Ecco, ora immaginiamo la situazione opposta. Italiano medio che non ha mai visitato la cità partenopea e che vede Gomorra in TV. Gli comunicano che per lavoro dovrà recarsi a Napoli per un paio di giorni. Rivede la sua vita scorrergli davanti gli occhi, attraversa le 5 fasi dell’elaborazione del lutto:
1- Negazione “Non è possibile! Non è vero che devo andare a Napoli!”
2- Rabbia “Perché diavolo proprio a me? Non potevano chiederlo a Ermenelgildo? Lui ha pure un bisnonno di Frosinone!”
3- Negoziazione “Non mandatemi a Napoli, rinuncio all’aumento!”

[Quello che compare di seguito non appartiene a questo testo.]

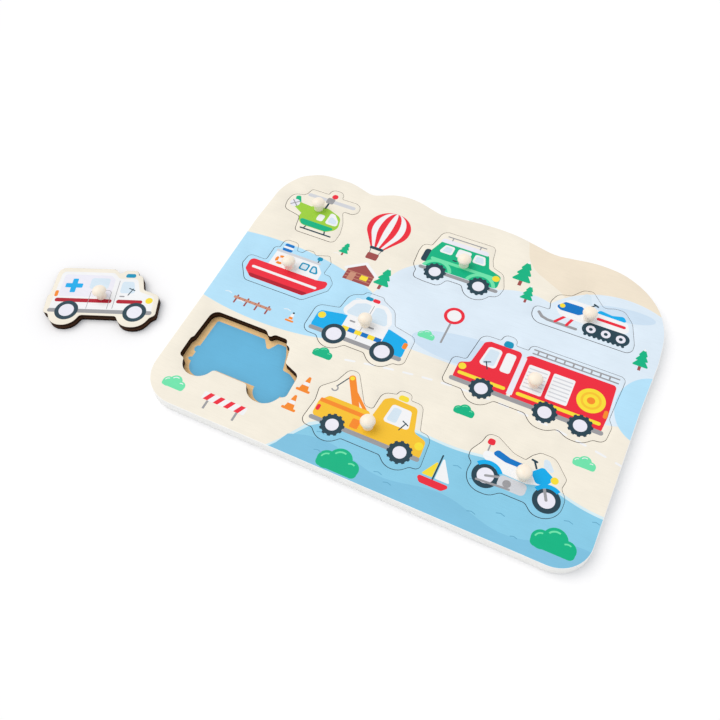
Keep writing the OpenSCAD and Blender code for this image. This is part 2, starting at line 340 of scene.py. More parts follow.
def soft(radius, *points):
    """A polygon with its corners rounded, by less where a side is too short."""
    made = []
    for i, (x, y) in enumerate(points):
        corner = Vector((x, y))
        before = Vector(points[i - 1]) - corner
        after = Vector(points[(i + 1) % len(points)]) - corner
        inner = before.angle(after)
        if inner > STRAIGHT or radius <= 0:
            made.append((x, y))
            continue
        reach = min(radius / math.tan(inner / 2), CORNER_REACH * before.length, CORNER_REACH * after.length)
        r = reach * math.tan(inner / 2)
        u = before.normalized()
        v = after.normalized()
        hub = corner + (u + v).normalized() * (r / math.sin(inner / 2))
        first = corner + u * reach - hub
        last = corner + v * reach - hub
        start = math.atan2(first.y, first.x)
        sweep = (math.atan2(last.y, last.x) - start + math.pi) % math.tau - math.pi
        steps = int(abs(sweep) * r / ARC_STEP) + CORNER_STEPS
        turns = [start + sweep * k / steps for k in range(steps + 1)]
        made += arc(hub.x, hub.y, r, turns)
    return made


def block(x0, y0, x1, y1, radius=1.0):
    """A rectangle with round corners."""
    return soft(radius, (x0, y0), (x1, y0), (x1, y1), (x0, y1))


def bar(width, x0, y0, x1, y1):
    """A straight line with round ends."""
    along = Vector((x1 - x0, y1 - y0)).normalized() * width / 2
    side = Vector((-along.y, along.x))
    a = Vector((x0, y0)) - along
    b = Vector((x1, y1)) + along
    return soft(width / 2, a - side, b - side, b + side, a + side)


def line(width, *points):
    """Straight lines with round ends through the points."""
    return [bar(width, *a, *b) for a, b in zip(points, points[1:])]


def bow(x, y, r, start, stop, width):
    """A bent bar: part of a ring, from one angle to another."""
    steps = max(BOW_STEPS, int(abs(math.radians(stop - start)) * r / ARC_STEP))
    turns = [math.radians(start + (stop - start) * k / steps) for k in range(steps + 1)]
    return arc(x, y, r + width / 2, turns) + arc(x, y, r - width / 2, turns)[::-1]


def cog(x, y, r, teeth):
    """A knobbly tyre with the given number of lugs."""
    lug = 0.9
    made = []
    for k in range(teeth):
        for share, out in ((0, r - lug), (0.12, r), (0.52, r), (0.64, r - lug)):
            made += arc(x, y, out, [math.tau * (k + share) / teeth])
    return made


class Drawing(list):
    """Outlines with their inks, from the lowest to the topmost."""

    def __call__(self, ink, *outlines):
        self.extend((ink, outline) for outline in outlines)


def drawn(subject, corner):
    """What a function draws, with its origin at a corner, in the part's frame."""
    draw = Drawing()
    subject(draw)
    return [(ink, [(x + corner[0], y + corner[1]) for x, y in outline]) for ink, outline in draw]


# The vehicles, each in millimetres from the lower left corner of a pocket centred round it


def wheels(draw, y, places, r=8.4, hub=5.4, lugs=0):
    """Tyres with pale hubs, plain or with lugs."""
    for x in places:
        draw("navy", cog(x, y, r, lugs) if lugs else disc(x, y, r))
        draw("pale", disc(x, y, hub))


def helicopter(draw):
    draw("navy", bar(1.3, 22.6, 4.6, 47.6, 4.6), bar(1.1, 26, 9, 25, 4.6), bar(1.1, 41, 9, 42.4, 4.6))
    draw("leaf", soft(1.5, (4, 33), (7.4, 34.6), (11.5, 27), (8, 22)))
    draw("lime", soft(2, (5, 28.6), (5.4, 23.8), (20, 16), (24, 27)))
    draw("pale", disc(6.6, 26, 3.9))
    draw("grey", bar(0.9, 4, 23.6, 9.2, 28.4), bar(0.9, 4, 28.4, 9.2, 23.6))
    draw("lime", soft(7, (15.5, 14), (21, 7.6), (42, 7.6), (49.6, 13), (46.5, 25.5), (33, 30.5), (18, 27.5)))
    draw("leaf", soft(3.2, (16.6, 13.6), (21.6, 8), (41.6, 8), (48.8, 13.2)))
    draw("white", soft(2, (37.4, 15.6), (47.6, 15.6), (46.2, 21.2), (41.4, 26.4), (37.4, 27.6)))
    draw("glass", soft(1.4, (39, 17.2), (46, 17.2), (45, 20.8), (39, 24.4)))
    draw("white", block(29.4, 16.2, 34.8, 22.8, 1.6))
    draw("navy", bar(1.5, 31, 30, 31, 36))
    draw("silver", block(11.8, 36.6, 52.4, 40, 1.7))
    draw("grey", block(28, 35.4, 34.2, 41.4, 1.2))
    draw("red", soft(2.4, (29.8, 41.4), (35.2, 41.4), (34.6, 46.2), (30.4, 46.2)))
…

4- Depressione “Perché proprio a me? Perché proprio a me? Ho sbagliato tutto nella vita! Farò una brutta fine”
5- Accettazione “Vabbe’ io ci vado, tanto tutti prima o poi dobbiamo morire! Avverto il notaio.”
Farà ridere ma sono pronto a mettere la mano sul fuoco che per tanti è così. Ci vuole intelligenza per abbattere i luoghi comuni. Non tutti ne sono dotati. Venire a Napoli aspettandosi una rapina è come andare a Milano col colbacco e parlare francese. Ridicolo.
Leggo continuamente dichiarazioni di Saviano, registi, sceneggiatori, attori, ex-attori in cui si sbracciano per difendere Gomorra. E grazie al cazzo rispondo io, è il lavoro che gli consente di portare il piatto a tavola! Dire che una semplice serie tv non sia un pericolo è non solo semplicistico, ma anche stupido. Secondo la statistica niente è impossibile, tutto è improbabile. Quando le Iene si sono sputtanate con la finta notizia della Blu Whale, fior fiori di psicologi allarmati lanciavano l’allarme circa il pericolo emulazione. Adesso io mi chiedo: Quanto è forte il rischio emulazione per quei giovani che non hanno nulla se non la strada?
D’altro canto anche le dichiarazioni allarmistiche vanno prese con le molle. Dire che i problemi di Napoli siano in Gomorra è da “Guinnes dei Primati delle figure di merda”. Napoli semplicemente cerca la visibilità e lo spazio che merita. Napoli è musica, arte, fantasia, buon cibo, tradizioni. Ma affinché anche questi lati postivi trovino spazio nell’immaginario comune è compito di noi napoletani fare in modo che ciò avvenga.